The high Himalayan settlements of Tibetan speaking people are found perched precariously on mountain ledges and slopes. Life here is delicate balance of hard work and social merrymaking, tempered by a culture deeply steeped in ancient religious traditions. The best known of the high mountain peoples are the Sherpas who inhabit the central and eastern regions of Nepal. The Sherpas have easy access to Bhot (Tibet) for trade and social intercourse and therefore Tibetan influence on their culture and civilization remains distinct. The midlands are inhabited by various Tibeto-Burman and Indo-Aryan speaking hill and valley people, for example the Brahmins, Chettris, and Newars. While the Brahmins and Chettris are widely distributed throughout the country, the Newars are mainly concentrated in the Katmandu Valley and other towns.

The Rais, Limbus, Tamangs, Magars, Sunwars, Jirels, Gurungs, Thakalis, and Chepangs are other Tibeto-Burman speaking Mongoloid peole found living in the middle hills. They each have their own distinct social and cultural patterns.
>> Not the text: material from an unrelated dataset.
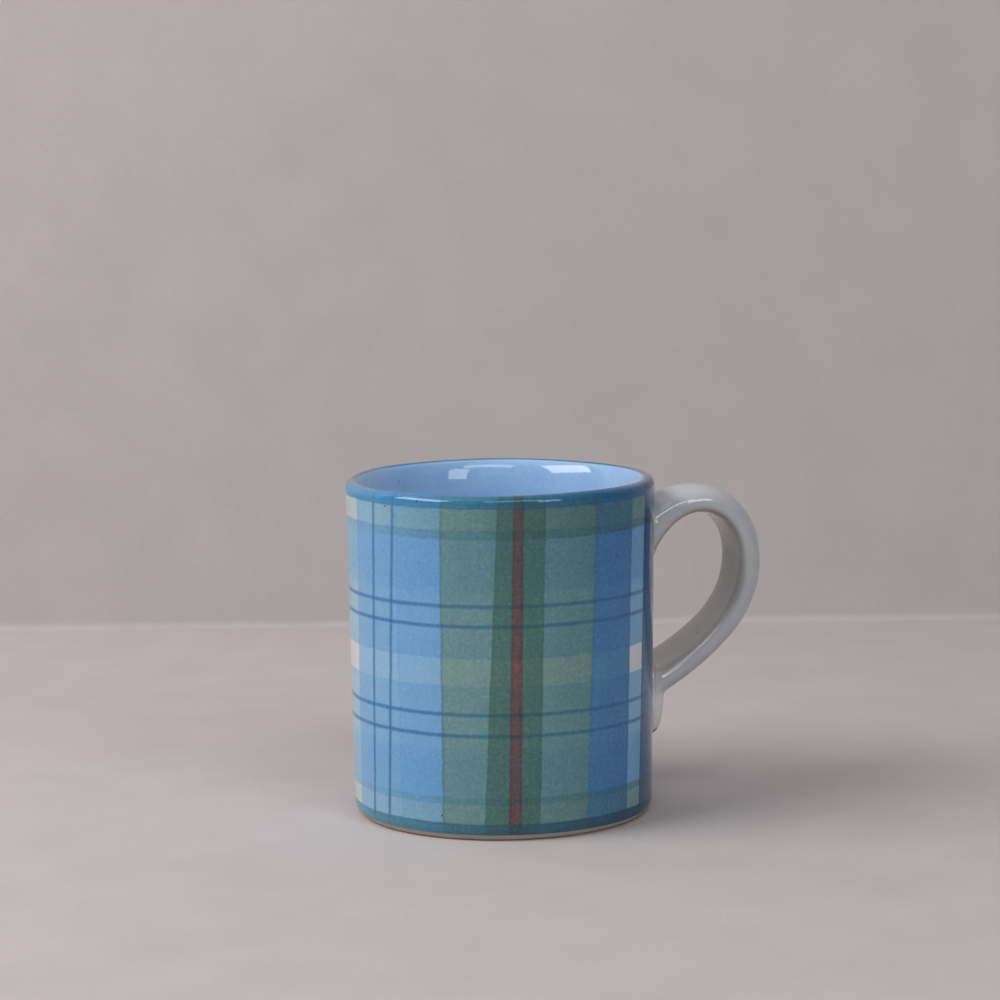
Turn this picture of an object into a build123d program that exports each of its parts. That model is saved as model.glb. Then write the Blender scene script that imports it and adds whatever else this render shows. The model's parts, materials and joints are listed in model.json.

The Dun valleys and the lowland Terai are inhabited by people such as the Brahmins, Rajputs, Tharus, Danwars, Majhis, Darais, Rajbansis, Statars, dhimals and Dhangars. Though Nepal is a veritable mosaic of dozens of ethnic groups, they are bound together by their ideas of peaceful coexistence and religious tolerance to form one unified nation.

Among the low Caste groups Kumals are also an integral part. The world is in 21st century but the condition of these people is not better than the people of 16th century. In the age of science, this people are still fighting to get their actual place in the society. These people are ignored, dominated by the upper Caste people. 

Although the caste system still exists, particularly in rural Nepal it is weakening. There is an increasing desire among many Nepali people (particularly the younger generation) to see the end of this discrimination. And it will happen, in fact, it is happening but it takes time to change 2500 years of tradition.